Почти каждую ночь я еще ходил на товарную станцию и выгружал боеприпасы. Пуанкаре торговался с Сазоновым, кому достанется Константинополь. Павел Людвигович рассказал мне о Циммервальдской конференции. Газеты по-прежнему лгали, но я их больше не читал. Я жадно слушал рассказы отпускников, читал Кеведо, протопопа Аввакума, Вийона, Блока. Я окончательно отощал, ходил черт знает в чем. Клемансо продолжал обличать Пуанкаре. В сводках повторялись названия тех же деревень. Женщины плакали. Мне чудился трупный запах — война загнивала.
27
Фернан Леже приехал с фронта в обычный шестидневный отпуск и показал мне рисунки, которые он сделал в окопах. Я не художественный критик, да и пишу я книгу не об искусстве; мне хочется, оглянувшись назад, заглянуть в будущее. Я приведу сейчас то, что я писал о военных рисунках Леже в 1916 году; это не оценка историка искусства, а свидетельство современника: «Леже привез с фронта много рисунков. Он рисовал на отдыхе, в землянках, порой в окопах. Некоторые рисунки забрызганы дождем, некоторые разодраны; почти все на грубой оберточной бумаге. Странные, таинственные рисунки. Да, я этого никогда не видел, но мне кажется, что я видел именно это, только это. Леже — кубист, порой он схематичен, порой страшит раздроблением всего, что мы видим, но передо мной — лицо войны. В его рисунках нет ничего личного, нет даже немцев или французов — просто люди. А может быть, нет и людей, люди подчинены машине. Солдаты в касках; крупы лошадей; трубы походных кухонь; колеса орудий, все это — детали механизма. Нет красок: и пушки и лица солдат на войне теряют цвет. Прямые линии, плоскости, рисунки, похожие на чертежи, отсутствие произвольного, увлекательно неправильного. На войне нет места мечте. Хорошо оборудованный завод для уничтожения человечества. Эти листочки — обрывки планов, а срисовал их добродушный нормандец, Фернан Леже…»

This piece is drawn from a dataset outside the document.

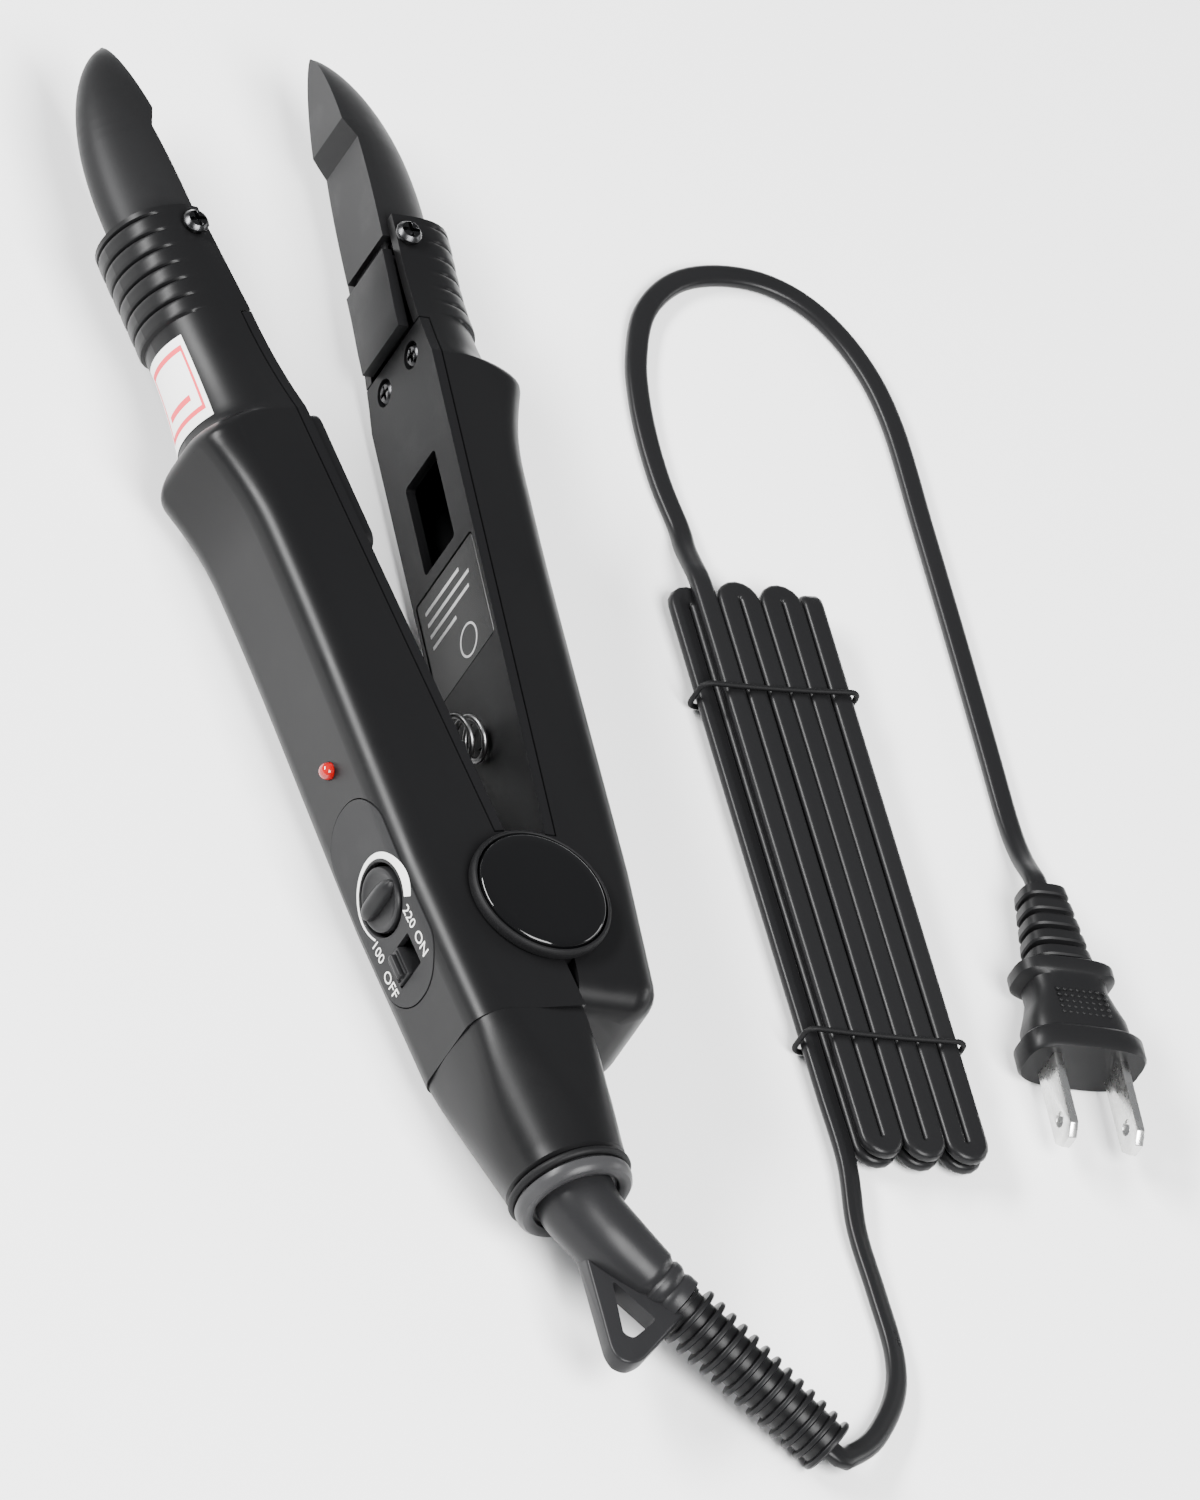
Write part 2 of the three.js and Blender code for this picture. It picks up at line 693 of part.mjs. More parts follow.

Помню один вечер. Мы сидели в «Ротонде», но Леже хотелось поговорить, а кафе во время войны закрывали в десять часов. Мы купили вина и пошли в мастерскую Фернана. Его первая жена, хорошенькая, смешливая Жанна, весело щебетала; она принесла стаканы, банки консервов. Леже вдруг помрачнел: вспомнил, как открывал консервы штыком, испачканным кровью. Выпив красного вина, он оживился, стал рассказывать: «Я там встретил настоящих людей. Кого я знал до войны? Аполлинера, Архипенко, Сандрара, Пикассо, Моди, Макса, тебя. А там я увидел обыкновенных людей. Они и говорят по-другому. Ты знаешь, когда я им сказал, что я живописец, они решили, что я маляр. Вот этим можно гордиться, это тебе не «Ротонда»!..»
Леже потом часто говорил, что война была решающим событием в его жизни, помогла ему найти себя; он говорил даже, что только после войны начал работать самостоятельно.
Я познакомился с Леже задолго до начала войны; он тогда еще жил в «Ля рюш», рядом с Шагалом и Архипенко. Это было время расцвета кубизма, влияние которого было настолько велико, что даже Шагал, этот поэт местечек Белоруссии, много взявший у маляров, расписывавших вывески парикмахерских или фруктовых лавчонок, на короткий срок заколебался.
Леже тогда дружил со скульптором Архипенко, который тоже стал кубистом. Глез, Метценже объясняли философское и эстетическое значение кубизма, говорили об углублении Сезанна, о необходимости разложить формы. Когда я спрашивал Архипенко, почему у его женщин квадратные лица, он улыбался и отвечал: «Гм… Именно потому…» Однажды я остался ночевать в его мастерской — мы выпили слишком много яблочной водки. Я проснулся от лучей солнца. Архипенко крепко спал. Я не хотел его будить и, лежа на полу, разглядывал статуи. Они казались мне гибридами: черт женился на швейной машине. Я тихонько выбежал на улицу и страшно обрадовался, увидев старьевщика, который рылся в мусорном ящике. Кубизм меня и привлекал и страшил.